Illustrators # 12 (magazine review).
Jumping back to last year, we have Illustrator # 12, again with a spectrum of art talent, so there should be something here to interest most of you. The first two are digital artists with a divergent technique, although both have been influenced by animation.
Andrew ‘Android’ Jones digitally paints with an eye for fine detail texturing that isn’t likely to be as apparent with the example here than if you have this magazine in front of you. Certainly, his dimensionality owes a lot to his work in animation and he definitely likes the surreal.
Denis Zilber, in contrast, has an almost cartoony approach to his digital paintings, which when you consider he was brought up in the USSR which never had animation growing up makes him more remarkable. He also has a taste for sight gags and for someone who professes a lack of interest in SF and fantasy, there’s a couple in this selection of the latter. Again, he’s an artist happy to adapt to his commissions as much as paint for fun.

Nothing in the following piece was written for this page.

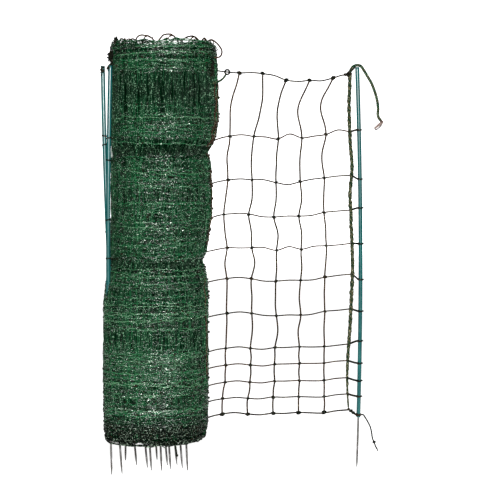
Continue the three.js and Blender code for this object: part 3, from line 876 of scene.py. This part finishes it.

In many respects, comicbook artist Howard Chaykin could be seen as an acquired taste. Even he admits it took him a long time to learn to draw well and reading his interview, back in the 70s, he wasn’t particularly good with deadlines. He did, however, impress George Lucas with ‘Cody Starbuck’ for ‘Outreach Comics’ and who created a certain Han Solo based on the character which got him the gig drawing the first six issues of Marvel Comics’ adaptation of ‘Star Wars’. I always felt that adaptation was rather skimpily illustrated and Chaykin admits it wasn’t his best work. Even so, the contrast to his ‘First Comics’ ‘American Flagg’ caught everyone’s attention, showing his writing as well as artistic talent. In those days, we expected the independent comicbook companies to allow a different texture than the main two which Chaykin took to his advantage. I was less sure about his ‘Black Kiss’ material but, at the time, I suspect a lot of comicbook fans were as well. Seeing the range of Chaykin’s material here is, shall we say, an interesting experience and I’m saying more than usual because I’m familiar with his art.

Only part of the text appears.